▶ [GIVEN EXERCISE]:
Keep only the lines from the top of the listing through the one with "HEAD_TURN = math.radians(-30)", and reproduce them unaltered.
● ● ● ● ●
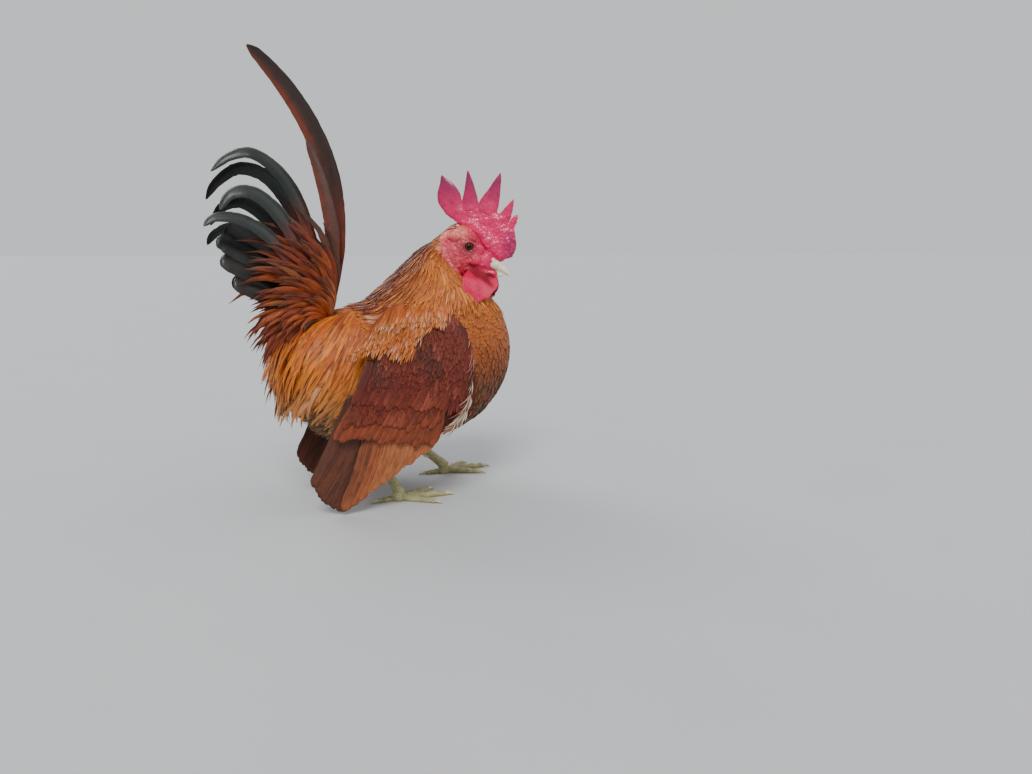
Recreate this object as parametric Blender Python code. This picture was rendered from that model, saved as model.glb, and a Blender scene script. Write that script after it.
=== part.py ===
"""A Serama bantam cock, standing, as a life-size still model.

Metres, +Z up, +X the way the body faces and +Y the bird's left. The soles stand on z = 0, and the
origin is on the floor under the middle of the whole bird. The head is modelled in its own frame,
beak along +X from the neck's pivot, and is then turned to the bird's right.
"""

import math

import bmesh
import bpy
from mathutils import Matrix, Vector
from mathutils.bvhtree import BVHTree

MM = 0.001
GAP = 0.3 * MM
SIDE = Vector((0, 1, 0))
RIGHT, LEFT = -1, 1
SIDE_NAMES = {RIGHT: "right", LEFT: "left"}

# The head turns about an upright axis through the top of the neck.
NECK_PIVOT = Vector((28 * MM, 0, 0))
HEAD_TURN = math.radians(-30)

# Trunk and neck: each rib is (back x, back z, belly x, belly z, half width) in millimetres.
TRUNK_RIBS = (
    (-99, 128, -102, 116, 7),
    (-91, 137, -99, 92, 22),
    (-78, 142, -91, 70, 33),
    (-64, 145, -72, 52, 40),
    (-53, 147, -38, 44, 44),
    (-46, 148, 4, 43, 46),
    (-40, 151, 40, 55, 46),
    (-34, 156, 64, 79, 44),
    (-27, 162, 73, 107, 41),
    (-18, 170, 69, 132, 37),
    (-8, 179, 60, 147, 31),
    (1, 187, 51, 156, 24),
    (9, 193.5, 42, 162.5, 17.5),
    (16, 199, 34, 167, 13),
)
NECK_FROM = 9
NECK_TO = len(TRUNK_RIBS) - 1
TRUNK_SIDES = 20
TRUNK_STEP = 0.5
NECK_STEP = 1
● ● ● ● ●
▶ [WRITTEN ANSWER]:
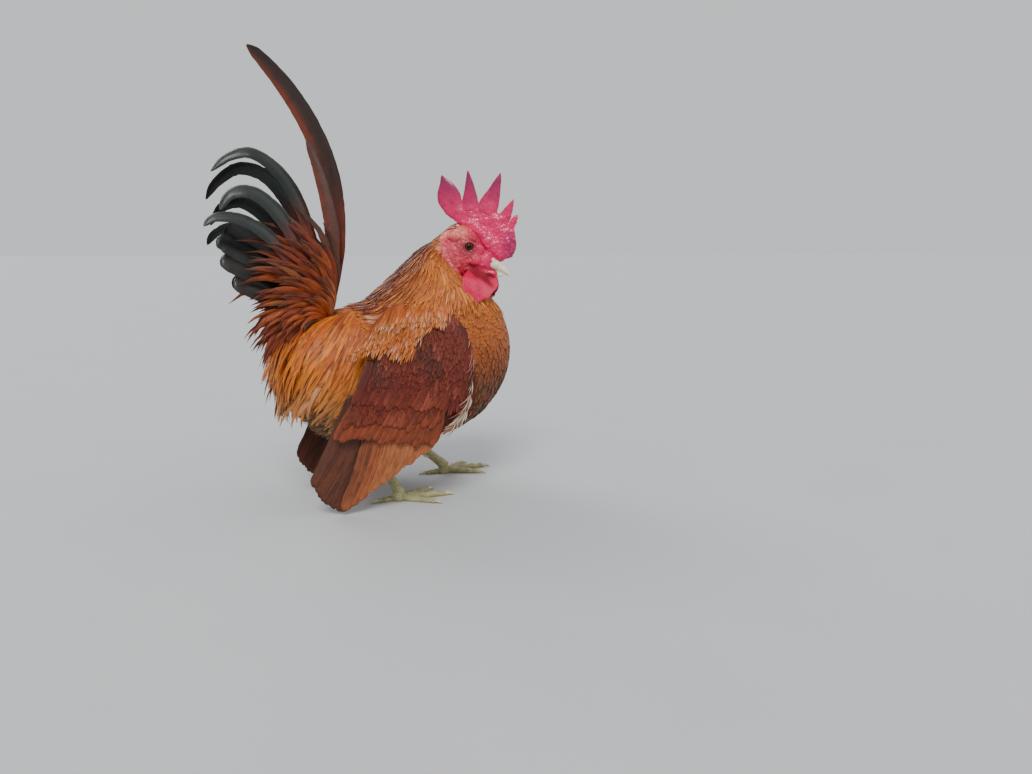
Recreate this object as parametric Blender Python code. This picture was rendered from that model, saved as model.glb, and a Blender scene script. Write that script after it.
=== part.py ===
"""A Serama bantam cock, standing, as a life-size still model.

Metres, +Z up, +X the way the body faces and +Y the bird's left. The soles stand on z = 0, and the
origin is on the floor under the middle of the whole bird. The head is modelled in its own frame,
beak along +X from the neck's pivot, and is then turned to the bird's right.
"""

import math

import bmesh
import bpy
from mathutils import Matrix, Vector
from mathutils.bvhtree import BVHTree

MM = 0.001
GAP = 0.3 * MM
SIDE = Vector((0, 1, 0))
RIGHT, LEFT = -1, 1
SIDE_NAMES = {RIGHT: "right", LEFT: "left"}

# The head turns about an upright axis through the top of the neck.
NECK_PIVOT = Vector((28 * MM, 0, 0))
HEAD_TURN = math.radians(-30)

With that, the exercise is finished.